British aeroplanes dropped bombs on the aerodrome at Douai, and a German aviator dropped a few on Boulogne. The German War Office statement briefly announced that "fighting with artillery and mines at several points on the Franco-Belgian front is reported." The next few days are almost a blank; hardly anything leaks out; but things are happening all the same.

To the south of Hartmannsweilerkopf, after a series of fruitless attacks, followed by a severe bombardment, the Germans succeeded in recovering the trenches which they had lost to the French on December 31, 1915. Besides that, they also captured 20 officers, 1,083 chasseurs, and 15 machine guns. This move compelled the French troops occupying the summit of Hirzstein to evacuate their position. Artillery incessantly thundered in Flanders, Champagne, Artois, the Vosges, and on the British lines at Hulluch and Armentières. By January 10, 1916, it looked as though the Germans intended to retrieve the misfortunes of Champagne. An assault by the kaiser's troops under General von Einem was made on a five-mile front east of Tahure, with the center about at Maisons de Champagne Farm, close to the Butte de Mesnil. At this point the French had held well to the ground won during the previous September. On the 9th the German artillery opened fire with great violence, using suffocating shells, and this was followed by four concentric infantry attacks on that front during the day and night. The French fire checked the offensive, but at two points the Germans managed to reach the first French lines. The battle raged for three days, during which the Germans took a French observation post, several hundred yards of trenches, 423 prisoners, seven machine guns, and eight mine throwers. The French counterattack broke down, though it was claimed that they had recovered the ground.
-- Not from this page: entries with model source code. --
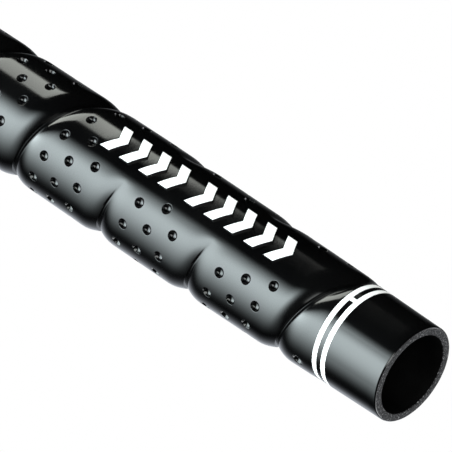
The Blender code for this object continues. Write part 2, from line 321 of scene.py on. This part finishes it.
def makeGrainGroup():  # moulded grain: fine pebbling for the height, slow patches for colour and gloss
    tree = bpy.data.node_groups.new("mouldedGrain", "ShaderNodeTree")
    addInput(tree, "Grain Scale", "NodeSocketFloat", 3200.0)
    addInput(tree, "Patch Scale", "NodeSocketFloat", 60.0)
    addInput(tree, "Patch Low", "NodeSocketFloat", 0.35)
    addInput(tree, "Patch High", "NodeSocketFloat", 0.7)
    addInput(tree, "Low Roughness", "NodeSocketFloat", 0.1)
    addInput(tree, "High Roughness", "NodeSocketFloat", 0.2)
    addInput(tree, "Dark Color", "NodeSocketColor", (0.002, 0.002, 0.002, 1.0))
    addInput(tree, "Worn Color", "NodeSocketColor", (0.004, 0.004, 0.004, 1.0))
    addOutput(tree, "Color", "NodeSocketColor")
    addOutput(tree, "Roughness", "NodeSocketFloat")
    addOutput(tree, "Height", "NodeSocketFloat")
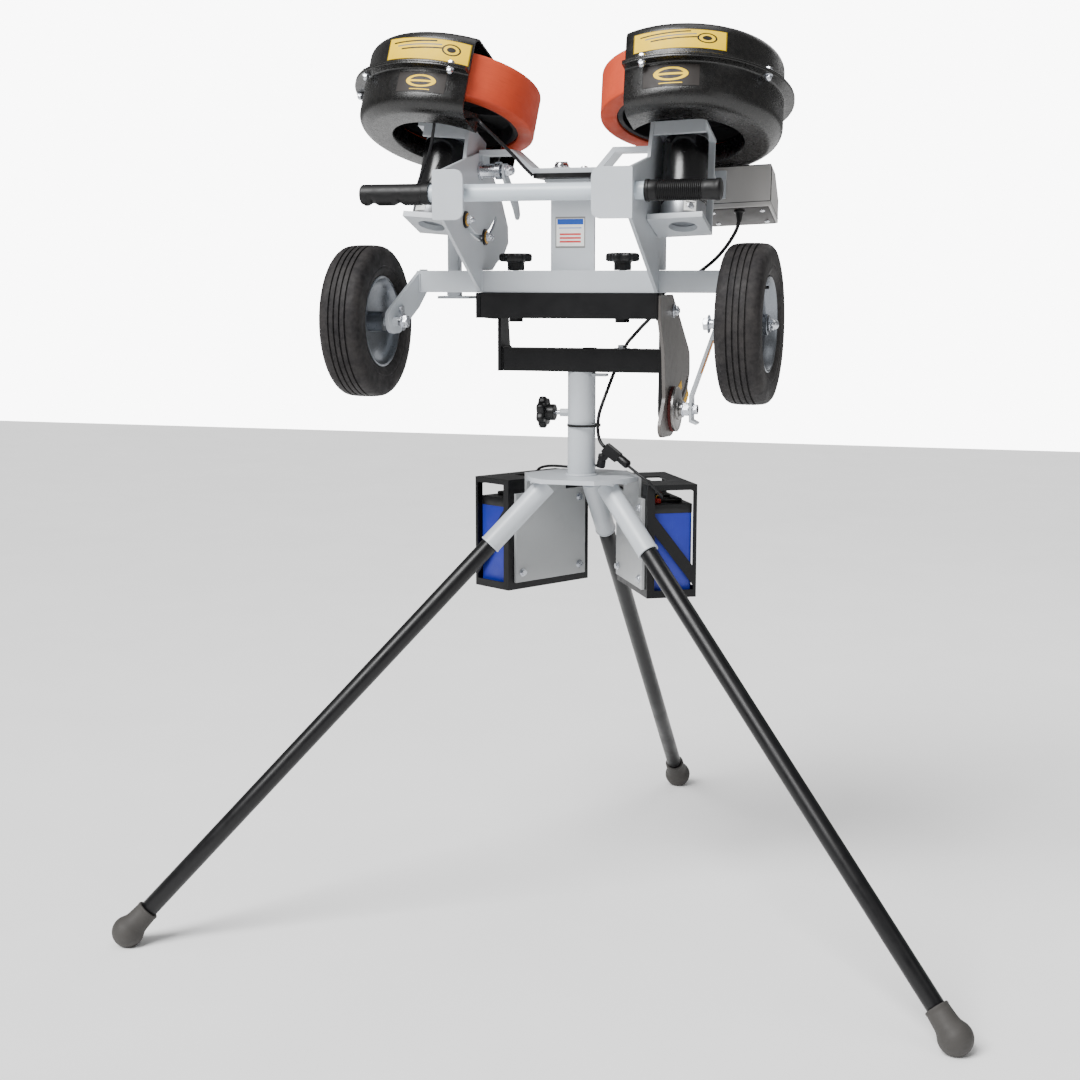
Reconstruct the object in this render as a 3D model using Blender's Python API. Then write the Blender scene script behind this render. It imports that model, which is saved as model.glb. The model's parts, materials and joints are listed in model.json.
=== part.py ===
"""Two-wheel ball throwing machine on a battery tripod, built as separate working pieces.

The row frame is in metres: +X runs along the axle, to the right as seen from the side that
the ball leaves; +Y points away from that side, towards the operator; +Z is up from the floor.
Lengths in this file are written in millimetres and turned into metres when a mesh is made.
"""
import math

import bmesh
import bpy
from mathutils import Matrix, Vector

MM = 0.001
GAP = 0.3                      # clearance between touching pieces

# ---- driving dimensions (mm) ------------------------------------------------------------
ORIGIN_Y = 208.5               # middle of the footprint, behind the post axis
FOOT_REACH = 834.0             # post axis to foot centre, measured on the floor
FOOT_R = 28.5                  # rubber ball foot
FOOT_Z = 26.0                  # its centre, so it rests on a small flat
LEG_R = 15.875                 # 1.25 in tube
SOCKET_R = 19.05               # 1.5 in socket
SOCKET_TOP = (86.5, 790.7)     # a point on every leg axis: radius, height
SOCKET_REACH = 104.6            # of a leg socket, measured from above
LEG_AZIMUTHS = {"back": 90.0, "left": 210.0, "right": 330.0}

PLATE_Z = (820.0, 828.0)
POST_R = 25.4
POST_TOP = 1016.0
SPINDLE_R = 22.2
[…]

At Massiges the Germans attacked on almost as large a scale as the French had done the previous autumn. The German bombardment increased steadily in intensity, and during the last twelve hours 400,000 shells were stated to have fallen on the eight-mile front from La Courtine to the western slopes of the "Hand" of Massiges. The infantry were thrown forward on the 10th. The first attack was launched on the hill forming the western finger of Massiges, whence the French fire broke their ranks and drove them back. Foiled in this direction, the next attack was delivered against the five-mile front. Some 40,000 men took part in the charge. But the powerful French "seventy-fives" tore ghastly lanes in their ranks, and few lived to reach the wire entanglements. Crawling through the holes made by the bombardment, they captured 300 yards of trenches. A portion of this the French regained. The British lost four aeroplanes on January 12-13, 1916. Two German aviators accounted for one each, and the other two were brought down by gunfire.